#### [Exercise instructions]
Reproduce exactly the opening lines of the listing, stopping after the line that contains "HIDDEN_BACK = [0.252, 0.225, 0.18, 0.13, 0.092]" and including it.

#### [Data shown]
-- Begin --

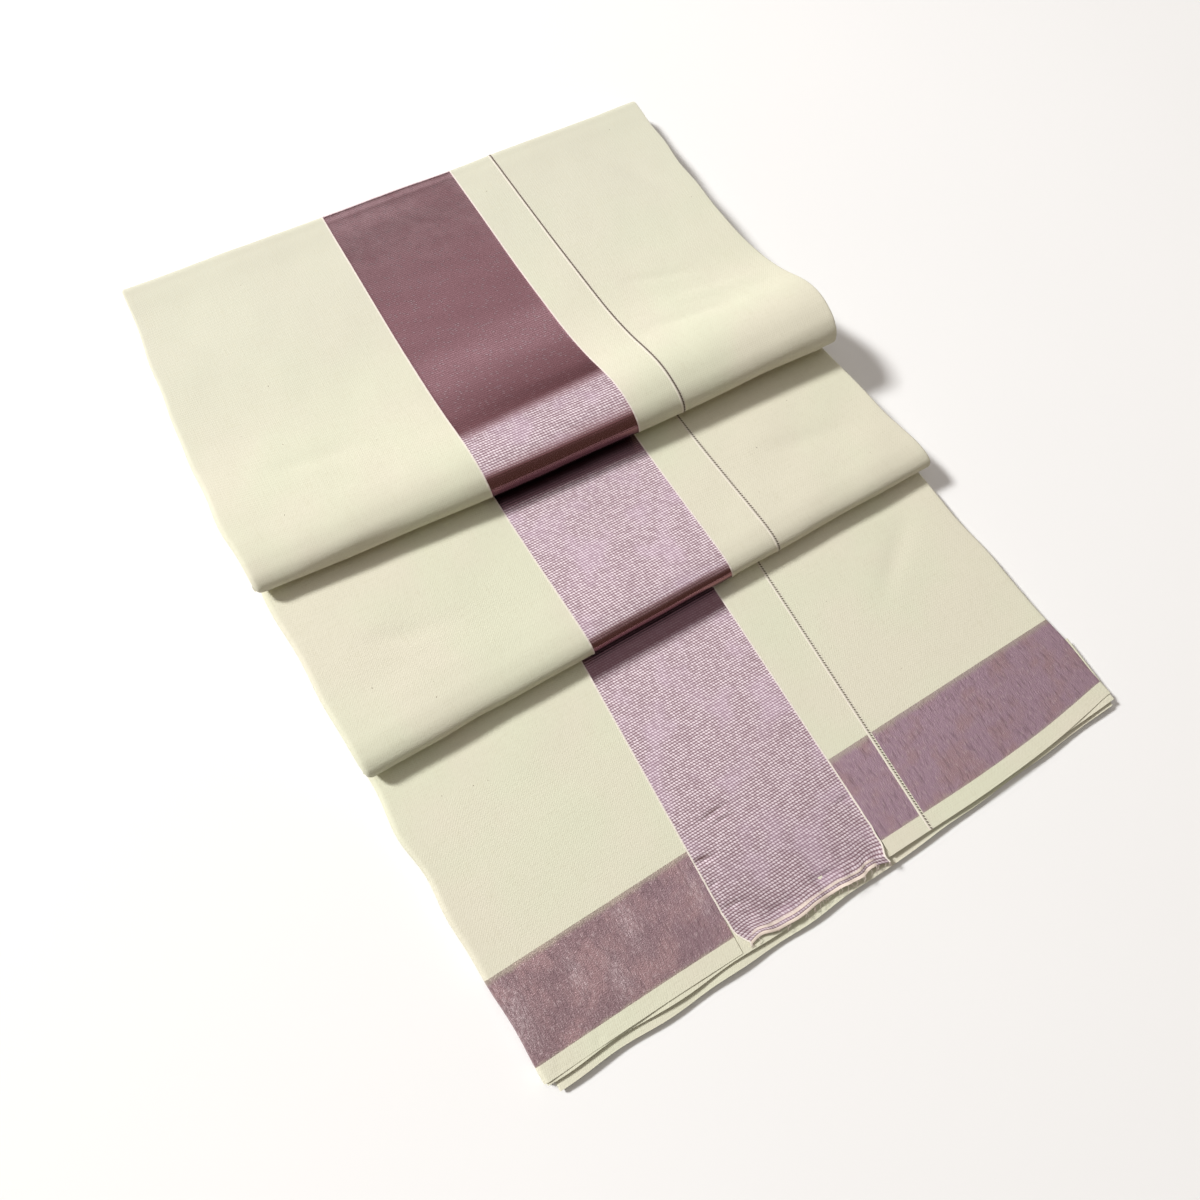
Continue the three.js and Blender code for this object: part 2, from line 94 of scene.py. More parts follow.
# Where the side edges and the woven lines of each tier run, for places along Y.
LINE_COLUMNS = ("left", "band_left", "band_right", "thread_line", "right")
LINES = {
    "lower": [
        (-0.265, -0.1882, -0.069, 0.0311, 0.0601, 0.209),
        (-0.075, -0.2012, -0.0652, 0.03, 0.063, 0.1931),
        (0.27, -0.198, -0.0652, 0.03, 0.063, 0.184),
    ],
    "middle": [
        (-0.089, -0.1993, -0.0579, 0.041, 0.075, 0.1985),
        (0.045, -0.206, -0.064, 0.035, 0.065, 0.1805),
        (0.27, -0.2, -0.064, 0.035, 0.065, 0.1825),
    ],
    "top": [
        (0.01, -0.2045, -0.0655, 0.0355, 0.067, 0.1845),
        (0.045, -0.2075, -0.0658, 0.034, 0.065, 0.187),
        (0.08, -0.209, -0.067, 0.0315, 0.063, 0.1805),
        (0.27, -0.203, -0.0663, 0.0312, 0.0625, 0.185),
    ],
}

# How far the layers have closed up towards the back: y, and the share of their full height.
CLOSING = [(0.092, 1.0), (0.13, 0.87), (0.18, 0.699), (0.225, 0.546), (0.254, 0.434)]
HIDDEN_BACK = [0.252, 0.225, 0.18, 0.13, 0.092]  # rows of the layers that are out of sight

# Outer face of the cloth of each tier where it shows, from its lowest end over the roll:
# y and z at the left side edge, then at the right one where they differ there.
SECTIONS = {
    "lower": [
        (-0.265, 0.007),
        (-0.2, 0.0076),
        (-0.079, 0.008),
        (0.0, 0.008),
    ],
    "middle": [
        (-0.068, 0.0088),
        (-0.078, 0.0098),
        (-0.0855, 0.0122),
        (-0.0888, 0.0156),
        (-0.0872, 0.0198),
        (-0.0825, 0.0226),
        (-0.075, 0.024),
        (-0.062, 0.0242),
        (-0.04, 0.0234),
        (0.0, 0.023),
        (0.04, 0.023, 0.022, 0.023),
    ],
    "top": [
        (0.05, 0.0242, 0.038, 0.0242),
        (0.04, 0.0252, 0.026, 0.0262),
        (0.0325, 0.0275, 0.0165, 0.0302),
        (0.0292, 0.0308, 0.0113, 0.0358),
        (0.0306, 0.0346, 0.0135, 0.042),
        (0.035, 0.0378, 0.0195, 0.0468),
        (0.043, 0.0396, 0.029, 0.0494),
        (0.055, 0.04, 0.042, 0.05),
        (0.068, 0.0394, 0.056, 0.0476),
        (0.08, 0.0386, 0.069, 0.043),
        (0.092, 0.0374, 0.084, 0.0388),
        (0.13, 0.033),
        (0.18, 0.0272),
        (0.225, 0.0216),
        (0.242, 0.0196),
        (0.261, 0.018, 0.2575, 0.018),
        (0.269, 0.0167, 0.2655, 0.0167),
        (0.2715, 0.0136, 0.268, 0.0136),
        (0.272, 0.008, 0.2685, 0.008),
        (0.2706, 0.0042, 0.2671, 0.0042),
        (0.266, 0.0014, 0.2625, 0.0014),
        (0.256, 0.0004, 0.254, 0.0004),
        (0.24, 0.0004),
    ],
}
HIDDEN_LEVEL = {"lower": 0.008, "middle_under": 0.0086, "middle_over": 0.023, "top": 0.0243}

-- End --

#### [Response to this task]
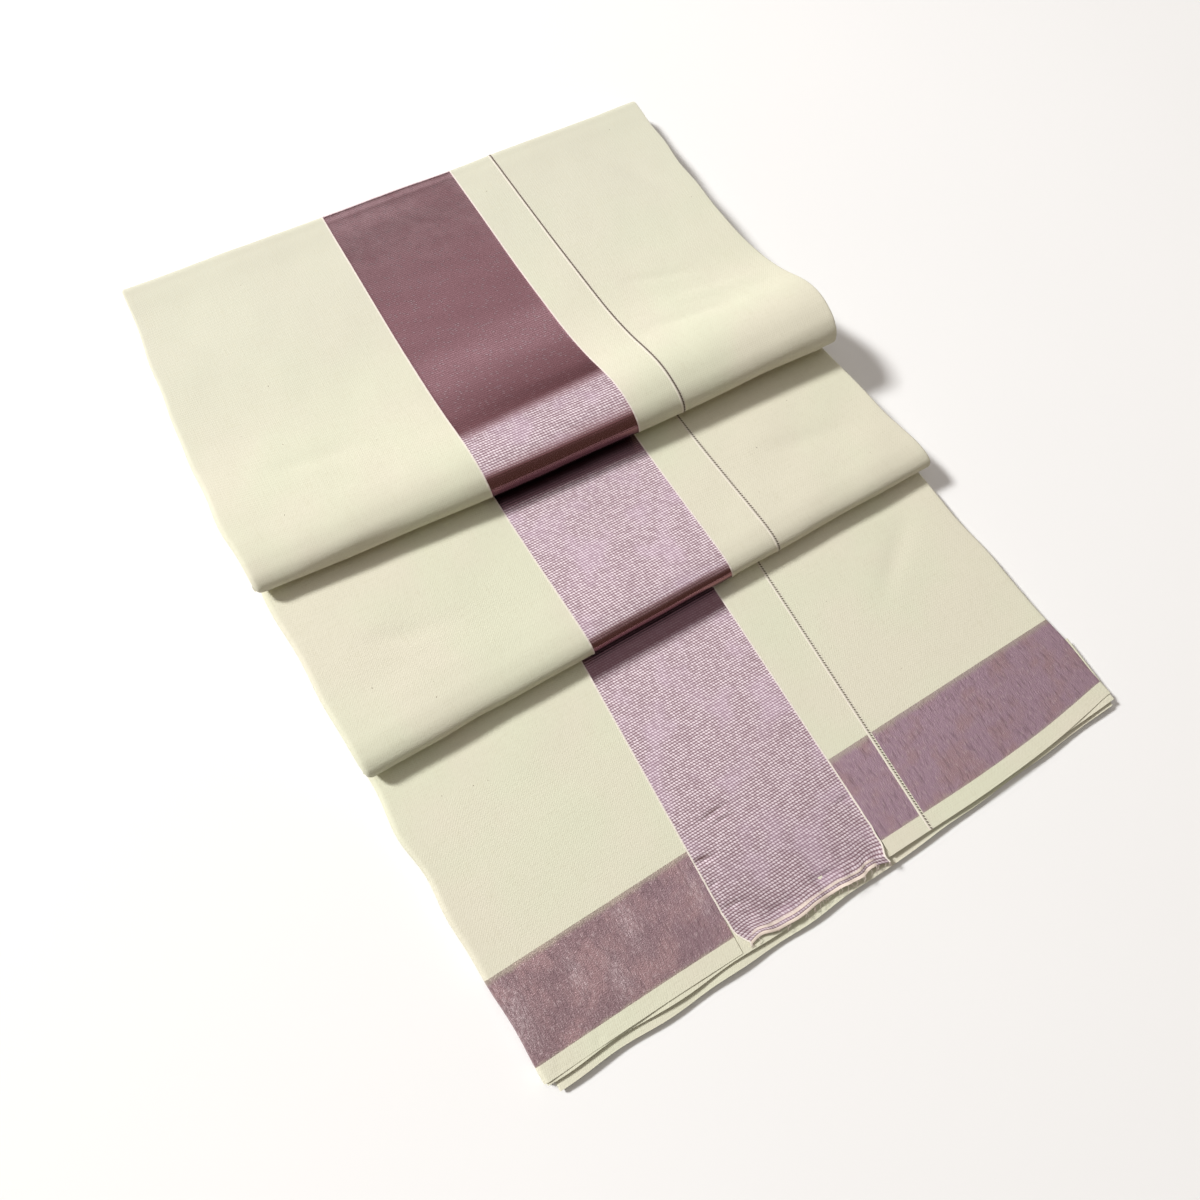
Continue the three.js and Blender code for this object: part 2, from line 94 of scene.py. More parts follow.
# Where the side edges and the woven lines of each tier run, for places along Y.
LINE_COLUMNS = ("left", "band_left", "band_right", "thread_line", "right")
LINES = {
    "lower": [
        (-0.265, -0.1882, -0.069, 0.0311, 0.0601, 0.209),
        (-0.075, -0.2012, -0.0652, 0.03, 0.063, 0.1931),
        (0.27, -0.198, -0.0652, 0.03, 0.063, 0.184),
    ],
    "middle": [
        (-0.089, -0.1993, -0.0579, 0.041, 0.075, 0.1985),
        (0.045, -0.206, -0.064, 0.035, 0.065, 0.1805),
        (0.27, -0.2, -0.064, 0.035, 0.065, 0.1825),
    ],
    "top": [
        (0.01, -0.2045, -0.0655, 0.0355, 0.067, 0.1845),
        (0.045, -0.2075, -0.0658, 0.034, 0.065, 0.187),
        (0.08, -0.209, -0.067, 0.0315, 0.063, 0.1805),
        (0.27, -0.203, -0.0663, 0.0312, 0.0625, 0.185),
    ],
}

# How far the layers have closed up towards the back: y, and the share of their full height.
CLOSING = [(0.092, 1.0), (0.13, 0.87), (0.18, 0.699), (0.225, 0.546), (0.254, 0.434)]
HIDDEN_BACK = [0.252, 0.225, 0.18, 0.13, 0.092]  # rows of the layers that are out of sight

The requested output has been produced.